Apesar de defensor da cassação como pena mais justa, Emídio optou pela suspensão temporária. Segundo o relator, este seria o entendimento dos membros do conselho que, em sua maioria, não aprovariam a anulação do mandato. O deputado do Republicanos, no entanto, passou por cima do acordo e apresentou a pena que alivia para o parlamentar do Cidadania. A alegação de Moura é que a medida visa garantir a manutenção do gabinete de Cury e impede que o suplente fosse convocado. 

Interrupções e machismo

Ao começar sua fala, Moura rapidamente cortou o microfone de Isa Penna, alegando que ela não estaria fazendo uma questão. Mais tarde, quando a deputada pedia que sua emenda pela cassação e o texto originalmente proposto pelo colegiado fossem discutidos, e a votação da punição adiada, o presidente da Alesp, Carlão Pignatari (PSDB) pediu que novamente o microfone da parlamentar fosse silenciado. 

Por volta das 14h30, Isa Penna teve fala autorizada. Mas, ao tentar questionar se era correto a Mesa Diretora ser presidida temporariamente por Moura, a deputada foi atravessada por ele, sob o argumento de era preciso formular uma questão. Em seguida, ao declarar “peço aos deputados”, o deputado do Republicanos a interrompeu novamente. “A questão de ordem é dirigida ao presidente, não aos deputados”, afirmava.

Em resposta, a parlamentar do Psol pediu a Moura que se “controlasse”. “Respeite a fala de sua colega”, cobrou.
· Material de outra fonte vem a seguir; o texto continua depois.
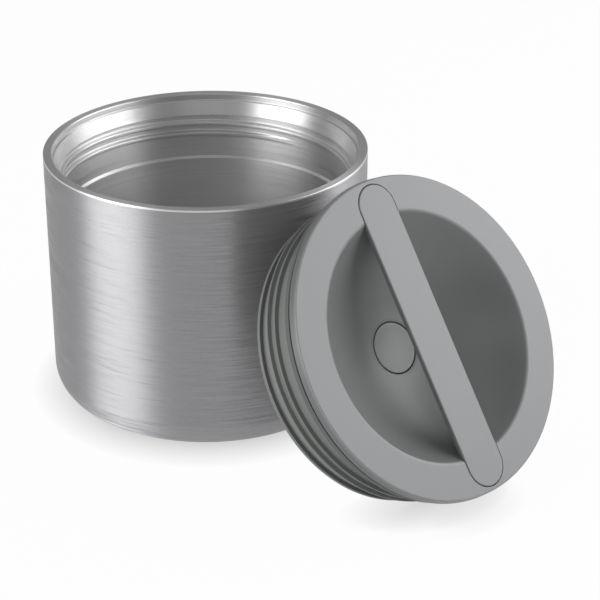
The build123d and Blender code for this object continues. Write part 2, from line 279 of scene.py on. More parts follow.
def close_shell(bm):
    """Weld a grown shell at its poles and turn its faces outwards."""
    bmesh.ops.remove_doubles(bm, verts=bm.verts, dist=WELD)
    bmesh.ops.dissolve_degenerate(bm, edges=bm.edges, dist=WELD / 10)
    bmesh.ops.recalc_face_normals(bm, faces=bm.faces)
    return bm


# %% [markdown]
# The liner is the inner vessel. It is one continuous skin: from the rim over the lip, down past
# the smooth band that the gasket seals on, through the rolled thread and into the deep bowl. It
# starts as the threaded part of the neck.

# %% Threaded neck of the liner
LAND_DEPTH, LAND_STEP = 7.8, 0.2
THREAD_WALL = 51.8
NECK_JOINT = JAR_HEIGHT - 25.0
BOWL_RADIUS = 51.0
RIB_TURNS = 1.5
RIB_TOP_DEPTH = 9.4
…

A conexão de Isa Penna acabou caindo. E, na sequência, a questão de ordem foi repassada à deputada Professora Maria Izabel Noronha, a Bebel (PT), que protestou, chamando a atitude de Wellington Moura de “machista”. 

O voto de Moura

Bebel reforçou o questionamento da deputada do Psol, ressaltando que não parecia correto que o autor do pedido de afastamento por 119 dias estivesse envolvido. 

O deputado do Republicanos, além de ser responsável pela manobra para garantir o funcionamento do gabinete de Fernando Cury, também marcou sua posição no Conselho de Ética, atenuando o crime de importunação sexual como um “excesso” cometido por um deputado “que é família”. 
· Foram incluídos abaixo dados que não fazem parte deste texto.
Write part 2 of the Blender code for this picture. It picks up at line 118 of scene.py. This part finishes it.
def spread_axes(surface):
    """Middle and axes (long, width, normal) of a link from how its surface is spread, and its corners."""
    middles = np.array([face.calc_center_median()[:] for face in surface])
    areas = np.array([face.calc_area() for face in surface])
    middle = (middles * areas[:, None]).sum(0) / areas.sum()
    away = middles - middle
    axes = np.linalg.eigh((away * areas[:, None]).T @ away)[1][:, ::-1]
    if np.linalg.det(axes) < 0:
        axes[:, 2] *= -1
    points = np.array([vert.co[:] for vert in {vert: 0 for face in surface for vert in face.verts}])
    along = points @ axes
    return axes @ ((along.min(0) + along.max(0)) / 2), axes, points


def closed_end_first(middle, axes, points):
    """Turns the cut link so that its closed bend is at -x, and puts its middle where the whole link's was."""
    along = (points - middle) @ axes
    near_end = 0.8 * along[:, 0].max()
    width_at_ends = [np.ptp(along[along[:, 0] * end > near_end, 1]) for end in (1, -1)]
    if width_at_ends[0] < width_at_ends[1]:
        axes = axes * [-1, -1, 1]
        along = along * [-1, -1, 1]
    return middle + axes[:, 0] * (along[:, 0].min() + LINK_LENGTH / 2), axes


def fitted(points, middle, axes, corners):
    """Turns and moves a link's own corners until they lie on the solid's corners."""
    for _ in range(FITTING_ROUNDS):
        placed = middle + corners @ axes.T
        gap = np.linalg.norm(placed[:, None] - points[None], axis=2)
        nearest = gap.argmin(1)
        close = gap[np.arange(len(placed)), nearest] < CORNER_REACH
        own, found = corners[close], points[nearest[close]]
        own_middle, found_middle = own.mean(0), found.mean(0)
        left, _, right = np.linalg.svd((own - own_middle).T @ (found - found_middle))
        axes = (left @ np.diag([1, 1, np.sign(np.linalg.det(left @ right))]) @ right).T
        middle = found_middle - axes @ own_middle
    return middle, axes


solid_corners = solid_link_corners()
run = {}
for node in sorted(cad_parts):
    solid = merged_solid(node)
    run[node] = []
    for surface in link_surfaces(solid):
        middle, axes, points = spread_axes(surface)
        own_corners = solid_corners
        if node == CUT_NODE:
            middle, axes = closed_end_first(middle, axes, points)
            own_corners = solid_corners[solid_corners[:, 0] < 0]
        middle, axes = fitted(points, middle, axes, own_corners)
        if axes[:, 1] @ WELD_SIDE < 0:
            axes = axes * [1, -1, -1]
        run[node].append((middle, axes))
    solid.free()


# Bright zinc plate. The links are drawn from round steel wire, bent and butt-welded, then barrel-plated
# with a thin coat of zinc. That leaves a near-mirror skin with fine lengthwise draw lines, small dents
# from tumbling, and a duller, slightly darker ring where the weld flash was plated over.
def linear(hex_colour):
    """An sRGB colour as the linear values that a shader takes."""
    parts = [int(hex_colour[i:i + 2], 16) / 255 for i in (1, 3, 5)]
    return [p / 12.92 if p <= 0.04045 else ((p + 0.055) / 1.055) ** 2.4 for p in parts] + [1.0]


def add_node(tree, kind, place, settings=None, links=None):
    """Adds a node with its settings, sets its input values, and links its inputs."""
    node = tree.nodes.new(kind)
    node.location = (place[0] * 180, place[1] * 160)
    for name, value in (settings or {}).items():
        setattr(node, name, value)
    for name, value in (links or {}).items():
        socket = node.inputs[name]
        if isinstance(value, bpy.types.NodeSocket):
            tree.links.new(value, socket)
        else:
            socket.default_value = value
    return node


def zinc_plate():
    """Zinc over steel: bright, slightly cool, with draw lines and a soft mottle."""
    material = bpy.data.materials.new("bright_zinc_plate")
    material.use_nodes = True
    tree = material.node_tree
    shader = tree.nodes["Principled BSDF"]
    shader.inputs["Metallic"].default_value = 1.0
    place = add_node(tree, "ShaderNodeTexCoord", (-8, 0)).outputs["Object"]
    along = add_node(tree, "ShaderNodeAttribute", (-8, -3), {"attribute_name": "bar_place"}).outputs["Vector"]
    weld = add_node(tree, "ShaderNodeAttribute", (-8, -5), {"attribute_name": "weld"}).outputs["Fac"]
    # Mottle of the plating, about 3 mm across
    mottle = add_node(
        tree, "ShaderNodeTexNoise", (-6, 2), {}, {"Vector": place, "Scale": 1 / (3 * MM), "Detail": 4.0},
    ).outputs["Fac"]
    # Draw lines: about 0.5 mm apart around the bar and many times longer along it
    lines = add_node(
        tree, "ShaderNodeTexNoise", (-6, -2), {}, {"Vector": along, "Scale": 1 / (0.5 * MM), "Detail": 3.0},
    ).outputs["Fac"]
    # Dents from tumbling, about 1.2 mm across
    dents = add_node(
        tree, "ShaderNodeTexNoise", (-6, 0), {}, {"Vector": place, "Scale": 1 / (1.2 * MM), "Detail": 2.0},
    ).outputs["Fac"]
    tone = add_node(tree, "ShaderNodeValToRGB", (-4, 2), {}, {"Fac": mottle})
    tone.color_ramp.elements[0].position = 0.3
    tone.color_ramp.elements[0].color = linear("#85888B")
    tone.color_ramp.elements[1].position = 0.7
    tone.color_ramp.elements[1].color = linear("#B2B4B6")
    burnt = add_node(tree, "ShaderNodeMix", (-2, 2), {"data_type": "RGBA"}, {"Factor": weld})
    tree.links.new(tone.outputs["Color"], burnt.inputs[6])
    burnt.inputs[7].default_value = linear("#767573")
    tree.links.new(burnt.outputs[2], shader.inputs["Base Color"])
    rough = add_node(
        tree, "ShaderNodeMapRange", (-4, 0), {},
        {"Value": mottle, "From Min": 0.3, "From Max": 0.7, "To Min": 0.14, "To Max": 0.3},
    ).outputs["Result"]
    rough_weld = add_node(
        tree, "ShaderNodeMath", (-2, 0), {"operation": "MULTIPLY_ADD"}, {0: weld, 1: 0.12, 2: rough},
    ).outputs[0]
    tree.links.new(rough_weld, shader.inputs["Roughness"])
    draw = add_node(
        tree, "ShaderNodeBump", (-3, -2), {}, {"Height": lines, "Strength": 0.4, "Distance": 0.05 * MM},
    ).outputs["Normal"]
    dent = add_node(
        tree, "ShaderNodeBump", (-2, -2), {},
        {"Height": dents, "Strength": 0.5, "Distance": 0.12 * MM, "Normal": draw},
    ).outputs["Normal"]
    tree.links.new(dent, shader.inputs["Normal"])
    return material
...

Ligado à igreja Universal, durante votação no colegiado, no início de março, Moura se dirigiu à deputada Isa Penna, pedindo que ela perdoasse seu assediador. “Acredito que existe o amor de Deus dentro de você para você nesse momento aprender a perdoar”, cobrou o deputado do Republicano. 

Silenciamento

Pelas redes sociais, Isa Penna denunciou que “estão tentando me calar a todo custo”. “É absurdo como qualquer parlamentar consegue falar mais que eu nesta sessão. E todo mundo fala mais do que a forma objetiva da questão de ordem. É bizarro”, descreveu. 

A sessão desta quarta pode confirmar a aplicação da suspensão temporária de mandato de Fernando Cury por quatro meses. Com apoio de parte dos parlamentares, inclusive da direita, Isa Penna vem trabalhando para que o que chama de “férias remuneradas” não seja aplicada. Nesta terça (30), Isa Penna e Emídio de Souza ajuizaram mandado de segurança, com pedido de liminar, para garantir que as emendas aumentando a pena fossem votadas e a sessão de hoje suspensa até a análise. Uma hora e meia após iniciada o debate de hoje, às 11h30, o desembargador Francisco Casconi, do Tribunal de Justiça de São Paulo, negou a liminar

Parlamentares da esquerda à direita, contudo, fazem o enfrentamento para que a pena seja aumentada e um novo acordo costurado pelas lideranças.